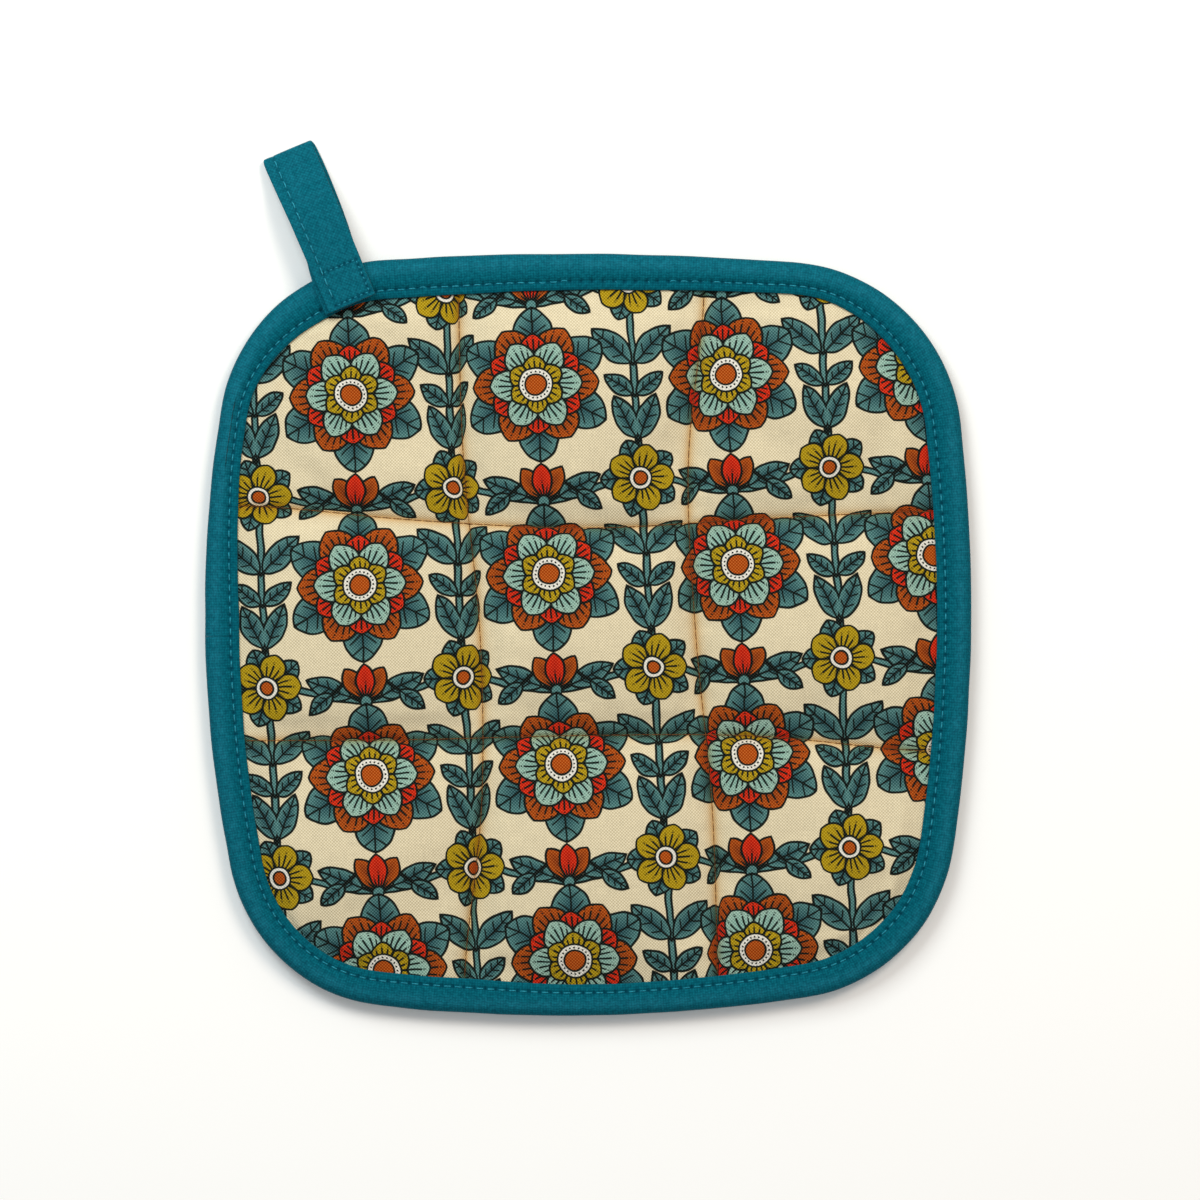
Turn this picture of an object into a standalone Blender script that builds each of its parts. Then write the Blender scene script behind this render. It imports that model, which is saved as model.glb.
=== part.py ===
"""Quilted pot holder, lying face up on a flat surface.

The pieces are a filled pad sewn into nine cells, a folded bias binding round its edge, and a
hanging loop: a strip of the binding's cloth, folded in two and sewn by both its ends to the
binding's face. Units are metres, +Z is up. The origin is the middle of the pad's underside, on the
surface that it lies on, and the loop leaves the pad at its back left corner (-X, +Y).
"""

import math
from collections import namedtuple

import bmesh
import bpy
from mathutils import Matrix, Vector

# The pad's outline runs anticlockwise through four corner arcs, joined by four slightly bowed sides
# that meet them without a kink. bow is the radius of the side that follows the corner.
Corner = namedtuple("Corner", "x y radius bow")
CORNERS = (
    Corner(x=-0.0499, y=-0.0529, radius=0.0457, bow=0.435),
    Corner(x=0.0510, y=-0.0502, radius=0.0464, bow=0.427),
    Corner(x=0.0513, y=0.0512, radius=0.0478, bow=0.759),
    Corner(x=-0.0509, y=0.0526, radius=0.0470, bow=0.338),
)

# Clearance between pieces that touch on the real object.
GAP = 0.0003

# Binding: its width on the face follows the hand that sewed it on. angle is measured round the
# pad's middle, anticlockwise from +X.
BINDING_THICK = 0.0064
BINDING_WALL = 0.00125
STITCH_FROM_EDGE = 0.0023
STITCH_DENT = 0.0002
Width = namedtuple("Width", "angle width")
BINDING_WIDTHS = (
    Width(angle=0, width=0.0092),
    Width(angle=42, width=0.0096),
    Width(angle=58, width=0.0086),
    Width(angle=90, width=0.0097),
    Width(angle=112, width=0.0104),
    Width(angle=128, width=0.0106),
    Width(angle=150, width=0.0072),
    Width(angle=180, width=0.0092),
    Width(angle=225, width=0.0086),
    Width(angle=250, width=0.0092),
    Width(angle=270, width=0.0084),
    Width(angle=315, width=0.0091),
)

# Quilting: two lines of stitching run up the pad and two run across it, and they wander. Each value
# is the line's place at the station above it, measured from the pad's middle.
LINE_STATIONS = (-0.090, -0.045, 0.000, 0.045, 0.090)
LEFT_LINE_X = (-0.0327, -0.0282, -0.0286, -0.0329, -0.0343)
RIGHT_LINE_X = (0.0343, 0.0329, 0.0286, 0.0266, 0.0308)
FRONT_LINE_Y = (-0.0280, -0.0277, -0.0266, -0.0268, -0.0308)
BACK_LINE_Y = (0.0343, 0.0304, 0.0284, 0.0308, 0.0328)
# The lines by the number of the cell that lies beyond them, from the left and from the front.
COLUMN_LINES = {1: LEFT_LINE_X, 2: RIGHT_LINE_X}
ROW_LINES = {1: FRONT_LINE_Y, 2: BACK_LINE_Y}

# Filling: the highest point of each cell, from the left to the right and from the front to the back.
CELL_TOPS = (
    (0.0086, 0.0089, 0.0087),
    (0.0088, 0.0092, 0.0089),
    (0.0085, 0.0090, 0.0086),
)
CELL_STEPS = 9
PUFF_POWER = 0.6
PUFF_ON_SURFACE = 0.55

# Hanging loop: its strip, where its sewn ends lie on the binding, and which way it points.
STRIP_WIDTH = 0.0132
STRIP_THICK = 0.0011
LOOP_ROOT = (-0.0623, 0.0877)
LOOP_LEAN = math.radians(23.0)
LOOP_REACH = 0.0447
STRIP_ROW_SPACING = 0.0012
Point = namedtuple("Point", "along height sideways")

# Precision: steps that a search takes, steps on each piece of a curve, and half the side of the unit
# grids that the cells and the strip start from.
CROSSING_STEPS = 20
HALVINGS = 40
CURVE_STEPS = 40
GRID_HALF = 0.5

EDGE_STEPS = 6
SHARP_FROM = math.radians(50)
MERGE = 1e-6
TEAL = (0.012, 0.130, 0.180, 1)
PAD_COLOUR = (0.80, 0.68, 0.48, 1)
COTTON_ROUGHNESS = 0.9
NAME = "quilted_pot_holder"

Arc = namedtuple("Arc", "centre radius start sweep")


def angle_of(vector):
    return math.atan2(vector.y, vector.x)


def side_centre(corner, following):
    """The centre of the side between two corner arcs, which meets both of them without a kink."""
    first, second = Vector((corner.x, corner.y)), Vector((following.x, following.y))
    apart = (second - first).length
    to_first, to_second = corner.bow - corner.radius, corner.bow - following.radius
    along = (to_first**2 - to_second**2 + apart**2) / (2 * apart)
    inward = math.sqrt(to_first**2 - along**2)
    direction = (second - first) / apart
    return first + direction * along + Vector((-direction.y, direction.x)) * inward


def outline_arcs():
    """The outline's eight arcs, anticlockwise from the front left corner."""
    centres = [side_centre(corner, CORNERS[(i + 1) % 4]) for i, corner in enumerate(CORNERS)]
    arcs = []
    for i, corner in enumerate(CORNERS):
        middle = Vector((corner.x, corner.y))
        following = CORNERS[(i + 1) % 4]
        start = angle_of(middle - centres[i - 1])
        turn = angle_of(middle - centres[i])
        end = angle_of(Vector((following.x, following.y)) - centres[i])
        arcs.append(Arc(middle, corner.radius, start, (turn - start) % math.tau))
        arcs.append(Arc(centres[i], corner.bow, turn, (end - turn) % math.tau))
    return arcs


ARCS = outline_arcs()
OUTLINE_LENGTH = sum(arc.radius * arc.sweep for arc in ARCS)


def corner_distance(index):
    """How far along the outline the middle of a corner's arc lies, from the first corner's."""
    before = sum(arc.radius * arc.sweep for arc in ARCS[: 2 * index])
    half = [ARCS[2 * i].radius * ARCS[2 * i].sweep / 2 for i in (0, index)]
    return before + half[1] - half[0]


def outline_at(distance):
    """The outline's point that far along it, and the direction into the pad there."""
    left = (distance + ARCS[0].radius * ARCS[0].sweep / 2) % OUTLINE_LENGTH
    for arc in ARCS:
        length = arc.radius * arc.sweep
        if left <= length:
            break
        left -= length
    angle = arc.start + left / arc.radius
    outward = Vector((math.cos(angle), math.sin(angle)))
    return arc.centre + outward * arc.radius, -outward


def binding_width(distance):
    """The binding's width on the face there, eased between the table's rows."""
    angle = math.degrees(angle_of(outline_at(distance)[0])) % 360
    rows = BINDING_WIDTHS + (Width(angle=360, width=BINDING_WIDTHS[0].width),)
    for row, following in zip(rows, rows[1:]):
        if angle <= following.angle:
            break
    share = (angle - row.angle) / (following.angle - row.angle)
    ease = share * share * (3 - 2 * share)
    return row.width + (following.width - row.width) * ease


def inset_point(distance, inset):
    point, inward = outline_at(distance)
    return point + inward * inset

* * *

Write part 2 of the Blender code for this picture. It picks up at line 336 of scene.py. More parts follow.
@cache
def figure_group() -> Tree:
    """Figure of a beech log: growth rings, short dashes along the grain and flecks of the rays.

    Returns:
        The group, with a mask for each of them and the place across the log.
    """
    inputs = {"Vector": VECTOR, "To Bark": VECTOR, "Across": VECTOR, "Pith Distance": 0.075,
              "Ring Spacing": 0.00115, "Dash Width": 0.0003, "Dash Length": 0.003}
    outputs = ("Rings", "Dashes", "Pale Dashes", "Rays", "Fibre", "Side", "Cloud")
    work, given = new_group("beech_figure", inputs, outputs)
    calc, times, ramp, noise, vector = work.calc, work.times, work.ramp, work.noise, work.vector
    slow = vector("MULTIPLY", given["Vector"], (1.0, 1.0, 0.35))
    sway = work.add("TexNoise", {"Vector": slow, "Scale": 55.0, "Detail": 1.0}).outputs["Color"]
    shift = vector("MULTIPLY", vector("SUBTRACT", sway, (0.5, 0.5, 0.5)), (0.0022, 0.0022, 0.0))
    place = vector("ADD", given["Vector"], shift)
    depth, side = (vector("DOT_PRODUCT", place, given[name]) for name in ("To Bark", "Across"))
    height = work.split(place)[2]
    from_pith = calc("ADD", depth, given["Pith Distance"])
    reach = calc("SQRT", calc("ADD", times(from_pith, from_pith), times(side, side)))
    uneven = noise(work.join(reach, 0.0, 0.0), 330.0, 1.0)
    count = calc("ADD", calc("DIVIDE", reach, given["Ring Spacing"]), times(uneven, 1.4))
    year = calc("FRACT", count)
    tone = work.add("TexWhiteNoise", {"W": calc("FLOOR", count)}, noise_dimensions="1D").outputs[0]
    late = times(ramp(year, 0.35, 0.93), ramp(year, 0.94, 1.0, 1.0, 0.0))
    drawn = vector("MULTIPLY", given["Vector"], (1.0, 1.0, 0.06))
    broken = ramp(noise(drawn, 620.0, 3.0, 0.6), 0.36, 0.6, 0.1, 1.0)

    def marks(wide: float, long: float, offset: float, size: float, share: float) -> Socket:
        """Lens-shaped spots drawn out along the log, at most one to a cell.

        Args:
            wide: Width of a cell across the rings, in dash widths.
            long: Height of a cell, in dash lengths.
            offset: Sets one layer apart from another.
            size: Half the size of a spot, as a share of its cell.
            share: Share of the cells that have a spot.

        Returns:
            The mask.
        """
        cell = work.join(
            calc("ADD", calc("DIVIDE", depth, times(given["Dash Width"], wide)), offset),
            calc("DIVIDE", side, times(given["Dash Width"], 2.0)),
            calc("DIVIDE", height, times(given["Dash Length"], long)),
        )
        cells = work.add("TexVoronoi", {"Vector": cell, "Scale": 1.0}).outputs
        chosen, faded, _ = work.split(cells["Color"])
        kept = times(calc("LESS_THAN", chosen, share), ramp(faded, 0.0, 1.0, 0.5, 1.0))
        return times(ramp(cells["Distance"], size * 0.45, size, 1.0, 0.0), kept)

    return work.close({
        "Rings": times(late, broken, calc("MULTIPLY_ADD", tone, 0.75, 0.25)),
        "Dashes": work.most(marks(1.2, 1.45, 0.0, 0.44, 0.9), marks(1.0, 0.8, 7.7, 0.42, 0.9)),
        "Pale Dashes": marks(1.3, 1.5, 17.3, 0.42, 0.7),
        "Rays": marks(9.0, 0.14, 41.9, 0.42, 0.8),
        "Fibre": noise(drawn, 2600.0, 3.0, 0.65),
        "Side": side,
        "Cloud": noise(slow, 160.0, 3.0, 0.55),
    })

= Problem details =
Repeat, exactly as they stand above, the lines from the line with "Turn this picture" to the line with "a flat surface.", both lines included.

= Response to this exercise =
Turn this picture of an object into a standalone Blender script that builds each of its parts. Then write the Blender scene script behind this render. It imports that model, which is saved as model.glb.
=== part.py ===
"""Quilted pot holder, lying face up on a flat surface.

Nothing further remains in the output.